If Monte Carlo methods are one end of the spectrum and dynamic programming is the other, temporal difference learning occupies the middle ground—and it’s arguably the most important ground in all of reinforcement learning. TD methods learn from experience (like MC) but also bootstrap from estimates (like DP). They update on every step, not at episode end. They work online, in real time, without a model.

This is the chapter where the field’s two canonical algorithms live: SARSA and Q-Learning. One of them learns the policy you’re executing. The other learns the optimal policy regardless of what you’re doing. The difference is subtle, consequential, and completely obvious in hindsight.

TD(0): The One-Step Update

MC waits until the end of the episode to compute the return \(G_t\) and update \(V(S_t)\). TD(0) doesn’t wait. After one step, it knows \(R_{t+1}\) and \(V(S_{t+1})\), and uses their combination as an estimate of the true return:

\[V(S_t) \leftarrow V(S_t) + \alpha\left[R_{t+1} + \gamma V(S_{t+1}) - V(S_t)\right]\]

The quantity in brackets is the TD error \(\delta_t\): the difference between what you expected (\(V(S_t)\)) and what you got (\(R_{t+1} + \gamma V(S_{t+1})\)). Update your estimate by \(\alpha\) times this error.

The key insight: \(R_{t+1} + \gamma V(S_{t+1})\) is the TD target—your new estimate of what \(V(S_t)\) should be. You’re not using the actual return; you’re using a one-step lookahead combined with your current estimate of \(V(S_{t+1})\). This is bootstrapping: using your own estimates to update your own estimates. It introduces bias (because \(V(S_{t+1})\) may be wrong), but dramatically reduces variance. The tradeoff between bias and variance is one of the deepest topics in RL.

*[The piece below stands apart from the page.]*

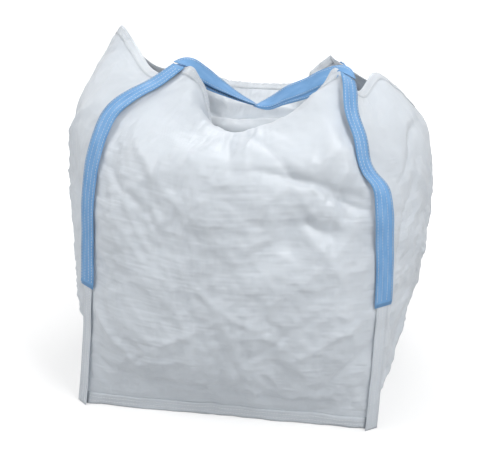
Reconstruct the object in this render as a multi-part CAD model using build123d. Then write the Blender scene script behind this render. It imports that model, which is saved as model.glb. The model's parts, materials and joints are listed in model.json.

We’ll demonstrate TD(0) on the Random Walk (S&B Figure 6.2): 5 states A–E with a terminal state at each end. The left terminal gives reward 0; the right terminal gives reward 1. All transitions otherwise give reward 0.

/ ============================================================
/ TD(0) Prediction — Random Walk (S&B Example 6.2)
/ ============================================================

/ States: 0=left_terminal, 1=A, 2=B, 3=C, 4=D, 5=E, 6=right_terminal
nRWStates:7
leftTerm:0; rightTerm:6

/ Random walk: uniform left/right at each step
rwStep:{[s]
  direction:$[rand[1.0f]<0.5f; -1; 1];
  s2:s+direction;
  reward:$[s2=rightTerm;1f;0f];
  done:(s2=leftTerm) or s2=rightTerm;
  `s`r`done!(s2;reward;done)
  }

/ True values under random policy: v(s) = s/6
/ (probability of reaching right terminal from state s)
trueV:7#0f;
trueV[1]:1f%6; trueV[2]:2f%6; trueV[3]:3f%6;
trueV[4]:4f%6; trueV[5]:5f%6;

/ TD(0) prediction
/ Runs nEpisodes episodes, returns V estimate after each batch
td0:{[alpha;gamma;nEpisodes]
  V:nRWStates#0f;          / initialise to 0 (true: 0.5)
  V[3]:0.5f;               / S&B uses V=0.5 for non-terminal init
  V[1]:0.5f; V[2]:0.5f; V[4]:0.5f; V[5]:0.5f;
  rmse_hist:();
  do[nEpisodes;
    s:3;   / start in centre (state C)
    done:0b;
    while[not done;
      result:rwStep[s];
      s2:result`s; r:result`r; done:result`done;
      / TD update
      target:r + gamma*$[done;0f;V[s2]];
      V[s]+:alpha*(target - V[s]);
      s:s2
    ];
    / Track RMSE against true values (non-terminal states only)
    rmse:sqrt avg (V[1 2 3 4 5]-trueV[1 2 3 4 5])xexp 2;
    rmse_hist,:rmse
  ];
  `V`rmse!(V;rmse_hist)
  }

/ Compare alpha values (S&B Figure 6.2)
r_a01:td0[0.05f;1f;100];
r_a02:td0[0.1f;1f;100];
r_a05:td0[0.15f;1f;100];

/ Final RMSE at episode 100
r_a01[`rmse][99]   / ~0.14
r_a02[`rmse][99]   / ~0.09  (typically best)
r_a05[`rmse][99]   / ~0.12  (converges fast, noisy)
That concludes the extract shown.